## INFORMATION SUPPLIED
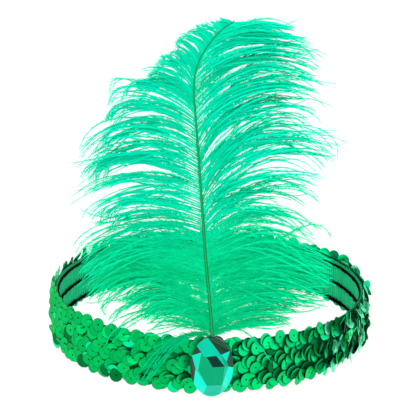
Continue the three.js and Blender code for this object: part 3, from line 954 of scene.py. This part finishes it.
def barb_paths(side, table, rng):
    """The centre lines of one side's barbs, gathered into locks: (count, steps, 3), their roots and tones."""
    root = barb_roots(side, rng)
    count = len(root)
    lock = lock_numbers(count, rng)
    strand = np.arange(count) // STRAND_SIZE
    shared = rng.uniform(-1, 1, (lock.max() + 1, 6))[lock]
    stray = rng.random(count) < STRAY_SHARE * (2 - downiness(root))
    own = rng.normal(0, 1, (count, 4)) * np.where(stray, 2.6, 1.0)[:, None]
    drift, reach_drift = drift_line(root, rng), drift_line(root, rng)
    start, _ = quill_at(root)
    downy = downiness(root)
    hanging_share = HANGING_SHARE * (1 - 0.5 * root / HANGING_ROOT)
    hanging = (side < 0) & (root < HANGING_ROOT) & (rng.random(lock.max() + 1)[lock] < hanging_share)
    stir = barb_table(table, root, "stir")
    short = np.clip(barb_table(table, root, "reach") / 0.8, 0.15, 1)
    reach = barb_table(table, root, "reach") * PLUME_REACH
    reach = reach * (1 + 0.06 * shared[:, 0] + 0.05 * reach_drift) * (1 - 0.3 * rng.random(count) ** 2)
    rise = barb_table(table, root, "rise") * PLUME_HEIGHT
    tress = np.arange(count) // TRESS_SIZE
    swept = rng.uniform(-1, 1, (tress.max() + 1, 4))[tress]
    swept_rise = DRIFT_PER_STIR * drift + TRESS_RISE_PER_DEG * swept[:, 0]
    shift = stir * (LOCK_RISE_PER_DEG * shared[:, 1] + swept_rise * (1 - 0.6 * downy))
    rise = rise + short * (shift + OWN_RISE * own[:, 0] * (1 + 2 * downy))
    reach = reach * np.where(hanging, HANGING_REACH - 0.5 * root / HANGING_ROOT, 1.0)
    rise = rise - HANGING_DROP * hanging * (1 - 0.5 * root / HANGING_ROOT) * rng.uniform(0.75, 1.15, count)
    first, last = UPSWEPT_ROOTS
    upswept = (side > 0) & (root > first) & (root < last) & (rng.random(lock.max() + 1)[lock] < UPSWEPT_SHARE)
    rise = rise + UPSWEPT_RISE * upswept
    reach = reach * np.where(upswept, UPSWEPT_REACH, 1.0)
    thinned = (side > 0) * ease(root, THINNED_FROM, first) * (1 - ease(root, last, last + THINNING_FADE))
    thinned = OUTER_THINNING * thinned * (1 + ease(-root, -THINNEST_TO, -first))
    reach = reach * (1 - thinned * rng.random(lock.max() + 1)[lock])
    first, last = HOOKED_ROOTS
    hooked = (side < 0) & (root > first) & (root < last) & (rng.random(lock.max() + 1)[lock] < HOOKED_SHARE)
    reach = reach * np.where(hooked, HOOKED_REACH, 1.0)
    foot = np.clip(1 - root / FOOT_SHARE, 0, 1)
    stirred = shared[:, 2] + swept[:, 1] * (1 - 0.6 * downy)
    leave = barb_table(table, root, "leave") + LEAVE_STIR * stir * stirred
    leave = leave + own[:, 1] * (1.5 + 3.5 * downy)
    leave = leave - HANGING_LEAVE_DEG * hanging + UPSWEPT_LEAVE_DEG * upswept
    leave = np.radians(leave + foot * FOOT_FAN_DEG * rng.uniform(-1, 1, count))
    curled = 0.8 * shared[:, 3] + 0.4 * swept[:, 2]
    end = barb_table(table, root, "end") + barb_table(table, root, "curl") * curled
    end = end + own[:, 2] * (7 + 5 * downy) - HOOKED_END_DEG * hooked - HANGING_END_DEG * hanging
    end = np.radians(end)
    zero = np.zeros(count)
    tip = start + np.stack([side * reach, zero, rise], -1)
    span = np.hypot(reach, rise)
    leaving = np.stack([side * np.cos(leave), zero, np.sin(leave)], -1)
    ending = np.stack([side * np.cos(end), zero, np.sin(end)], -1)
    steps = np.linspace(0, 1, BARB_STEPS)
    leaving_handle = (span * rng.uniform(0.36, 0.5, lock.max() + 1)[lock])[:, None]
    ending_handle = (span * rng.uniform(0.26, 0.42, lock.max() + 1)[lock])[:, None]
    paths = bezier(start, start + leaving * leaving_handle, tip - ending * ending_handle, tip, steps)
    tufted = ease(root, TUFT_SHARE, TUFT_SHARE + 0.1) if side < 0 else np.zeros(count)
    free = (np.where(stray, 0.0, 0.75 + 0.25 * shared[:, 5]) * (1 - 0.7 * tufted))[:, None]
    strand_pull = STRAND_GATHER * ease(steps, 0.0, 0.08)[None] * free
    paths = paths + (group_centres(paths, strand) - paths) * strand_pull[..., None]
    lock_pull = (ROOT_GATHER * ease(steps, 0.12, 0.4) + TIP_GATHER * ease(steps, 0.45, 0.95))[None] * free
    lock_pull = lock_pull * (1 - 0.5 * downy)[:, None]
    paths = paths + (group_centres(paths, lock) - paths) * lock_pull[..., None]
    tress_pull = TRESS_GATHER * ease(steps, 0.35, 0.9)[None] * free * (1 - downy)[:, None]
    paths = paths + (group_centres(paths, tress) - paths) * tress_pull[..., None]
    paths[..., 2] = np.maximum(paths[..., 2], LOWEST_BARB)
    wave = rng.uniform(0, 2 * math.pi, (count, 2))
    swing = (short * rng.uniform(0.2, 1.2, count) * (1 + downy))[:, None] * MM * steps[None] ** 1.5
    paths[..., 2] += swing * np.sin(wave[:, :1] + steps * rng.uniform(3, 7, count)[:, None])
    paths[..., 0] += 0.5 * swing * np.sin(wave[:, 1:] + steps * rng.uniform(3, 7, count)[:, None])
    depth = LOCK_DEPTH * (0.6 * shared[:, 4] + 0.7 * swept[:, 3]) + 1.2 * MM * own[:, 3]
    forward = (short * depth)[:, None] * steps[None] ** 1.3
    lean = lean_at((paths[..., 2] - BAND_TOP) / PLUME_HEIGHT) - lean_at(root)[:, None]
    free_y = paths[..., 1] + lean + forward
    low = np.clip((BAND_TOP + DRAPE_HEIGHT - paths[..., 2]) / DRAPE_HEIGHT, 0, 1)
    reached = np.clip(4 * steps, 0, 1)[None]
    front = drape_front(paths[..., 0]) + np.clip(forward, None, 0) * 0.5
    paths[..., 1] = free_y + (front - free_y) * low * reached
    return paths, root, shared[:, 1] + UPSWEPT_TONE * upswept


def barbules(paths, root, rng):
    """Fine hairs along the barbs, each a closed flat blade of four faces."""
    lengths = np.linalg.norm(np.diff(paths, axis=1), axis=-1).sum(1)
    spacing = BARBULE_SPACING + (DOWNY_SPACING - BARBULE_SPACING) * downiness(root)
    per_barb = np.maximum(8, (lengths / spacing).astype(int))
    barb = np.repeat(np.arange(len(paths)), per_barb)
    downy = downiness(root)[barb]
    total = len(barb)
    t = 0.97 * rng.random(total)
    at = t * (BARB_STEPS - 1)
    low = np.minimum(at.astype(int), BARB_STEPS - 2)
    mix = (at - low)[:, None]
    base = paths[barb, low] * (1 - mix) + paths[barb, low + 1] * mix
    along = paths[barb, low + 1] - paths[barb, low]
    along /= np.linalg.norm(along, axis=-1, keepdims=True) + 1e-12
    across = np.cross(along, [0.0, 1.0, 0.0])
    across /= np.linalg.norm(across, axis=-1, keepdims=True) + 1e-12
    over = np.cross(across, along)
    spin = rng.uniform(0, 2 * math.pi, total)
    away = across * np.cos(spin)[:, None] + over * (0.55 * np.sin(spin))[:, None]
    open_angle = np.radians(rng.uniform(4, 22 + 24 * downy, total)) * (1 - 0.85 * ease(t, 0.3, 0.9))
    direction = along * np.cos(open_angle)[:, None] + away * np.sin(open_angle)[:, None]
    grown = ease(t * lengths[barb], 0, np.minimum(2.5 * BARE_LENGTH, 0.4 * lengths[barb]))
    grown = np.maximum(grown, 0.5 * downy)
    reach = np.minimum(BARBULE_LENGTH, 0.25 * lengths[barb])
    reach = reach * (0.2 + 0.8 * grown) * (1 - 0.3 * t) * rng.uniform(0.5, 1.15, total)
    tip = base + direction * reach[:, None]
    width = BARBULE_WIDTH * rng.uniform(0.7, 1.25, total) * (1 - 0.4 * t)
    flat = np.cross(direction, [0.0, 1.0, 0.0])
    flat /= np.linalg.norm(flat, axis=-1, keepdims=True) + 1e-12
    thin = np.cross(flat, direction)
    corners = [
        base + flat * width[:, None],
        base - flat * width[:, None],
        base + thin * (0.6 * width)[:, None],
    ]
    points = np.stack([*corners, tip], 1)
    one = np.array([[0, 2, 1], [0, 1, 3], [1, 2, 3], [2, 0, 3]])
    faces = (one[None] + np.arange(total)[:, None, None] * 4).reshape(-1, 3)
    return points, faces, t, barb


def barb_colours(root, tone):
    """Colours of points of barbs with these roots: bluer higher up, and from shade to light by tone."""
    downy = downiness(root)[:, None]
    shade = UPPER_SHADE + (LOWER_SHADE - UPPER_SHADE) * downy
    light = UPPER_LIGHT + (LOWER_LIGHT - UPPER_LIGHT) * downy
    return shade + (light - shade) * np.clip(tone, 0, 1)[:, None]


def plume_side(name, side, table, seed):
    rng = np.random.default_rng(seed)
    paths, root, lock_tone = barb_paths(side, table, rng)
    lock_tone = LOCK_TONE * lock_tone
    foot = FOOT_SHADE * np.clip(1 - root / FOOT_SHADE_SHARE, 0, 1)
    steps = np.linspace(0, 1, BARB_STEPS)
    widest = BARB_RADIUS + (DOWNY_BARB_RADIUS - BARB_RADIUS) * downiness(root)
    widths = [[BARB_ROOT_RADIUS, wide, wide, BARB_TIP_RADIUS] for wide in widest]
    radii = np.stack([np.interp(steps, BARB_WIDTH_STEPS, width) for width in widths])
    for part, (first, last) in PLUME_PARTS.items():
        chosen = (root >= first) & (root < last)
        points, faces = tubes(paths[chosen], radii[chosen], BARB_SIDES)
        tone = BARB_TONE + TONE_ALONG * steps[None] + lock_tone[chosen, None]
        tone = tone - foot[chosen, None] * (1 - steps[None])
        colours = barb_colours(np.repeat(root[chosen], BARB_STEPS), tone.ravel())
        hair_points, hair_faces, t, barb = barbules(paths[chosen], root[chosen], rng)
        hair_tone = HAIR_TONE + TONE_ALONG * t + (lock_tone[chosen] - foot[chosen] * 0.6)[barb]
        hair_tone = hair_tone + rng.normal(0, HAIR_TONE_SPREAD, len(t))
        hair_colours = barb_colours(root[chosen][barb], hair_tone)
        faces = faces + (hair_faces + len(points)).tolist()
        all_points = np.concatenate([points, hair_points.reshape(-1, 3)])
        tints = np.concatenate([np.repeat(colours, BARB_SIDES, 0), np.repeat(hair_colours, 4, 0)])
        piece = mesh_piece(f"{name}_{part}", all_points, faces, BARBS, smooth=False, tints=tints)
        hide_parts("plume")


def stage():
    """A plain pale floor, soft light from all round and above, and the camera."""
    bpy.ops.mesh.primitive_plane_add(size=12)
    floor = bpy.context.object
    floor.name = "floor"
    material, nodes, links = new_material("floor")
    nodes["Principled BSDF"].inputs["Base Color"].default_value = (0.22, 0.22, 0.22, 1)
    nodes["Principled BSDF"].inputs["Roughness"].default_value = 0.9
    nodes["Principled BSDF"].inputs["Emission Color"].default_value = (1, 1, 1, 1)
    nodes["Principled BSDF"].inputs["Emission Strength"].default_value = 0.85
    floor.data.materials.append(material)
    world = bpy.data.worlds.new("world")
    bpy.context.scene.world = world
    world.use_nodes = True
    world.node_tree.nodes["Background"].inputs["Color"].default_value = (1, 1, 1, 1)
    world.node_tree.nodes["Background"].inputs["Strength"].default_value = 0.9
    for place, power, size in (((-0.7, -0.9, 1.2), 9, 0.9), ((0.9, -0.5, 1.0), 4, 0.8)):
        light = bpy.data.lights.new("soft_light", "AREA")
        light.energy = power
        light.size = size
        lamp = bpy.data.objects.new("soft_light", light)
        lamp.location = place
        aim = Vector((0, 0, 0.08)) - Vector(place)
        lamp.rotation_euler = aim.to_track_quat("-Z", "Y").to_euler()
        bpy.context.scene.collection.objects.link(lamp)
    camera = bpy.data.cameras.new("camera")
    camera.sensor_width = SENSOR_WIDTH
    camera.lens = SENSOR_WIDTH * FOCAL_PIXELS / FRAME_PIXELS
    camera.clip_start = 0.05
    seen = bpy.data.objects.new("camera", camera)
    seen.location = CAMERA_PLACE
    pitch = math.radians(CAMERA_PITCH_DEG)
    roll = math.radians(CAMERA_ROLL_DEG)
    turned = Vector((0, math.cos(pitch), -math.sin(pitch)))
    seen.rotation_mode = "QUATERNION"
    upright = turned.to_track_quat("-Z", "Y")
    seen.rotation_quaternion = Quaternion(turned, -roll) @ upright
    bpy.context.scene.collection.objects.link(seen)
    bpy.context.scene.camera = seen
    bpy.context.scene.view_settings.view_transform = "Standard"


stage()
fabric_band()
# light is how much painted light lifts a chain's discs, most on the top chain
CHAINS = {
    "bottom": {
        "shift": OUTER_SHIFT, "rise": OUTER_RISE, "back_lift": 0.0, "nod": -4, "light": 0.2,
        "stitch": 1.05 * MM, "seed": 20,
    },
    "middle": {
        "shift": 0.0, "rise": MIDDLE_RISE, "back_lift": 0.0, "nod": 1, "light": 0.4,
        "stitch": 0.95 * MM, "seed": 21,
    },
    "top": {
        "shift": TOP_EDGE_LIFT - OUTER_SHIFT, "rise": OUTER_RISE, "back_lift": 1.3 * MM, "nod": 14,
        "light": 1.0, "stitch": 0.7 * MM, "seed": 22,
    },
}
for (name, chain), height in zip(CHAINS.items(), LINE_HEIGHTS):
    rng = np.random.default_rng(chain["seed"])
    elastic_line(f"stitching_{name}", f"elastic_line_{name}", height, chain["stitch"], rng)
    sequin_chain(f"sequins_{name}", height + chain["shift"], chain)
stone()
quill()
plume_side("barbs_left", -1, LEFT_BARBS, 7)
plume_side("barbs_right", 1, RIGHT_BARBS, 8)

## WHAT IS REQUIRED
Isolate each line of the listing above that includes "scene". Copy it.

## ANSWER TO THE TASK
Continue the three.js and Blender code for this object: part 3, from line 954 of scene.py. This part finishes it.
    bpy.context.scene.world = world
        bpy.context.scene.collection.objects.link(lamp)
    bpy.context.scene.collection.objects.link(seen)
    bpy.context.scene.camera = seen
    bpy.context.scene.view_settings.view_transform = "Standard"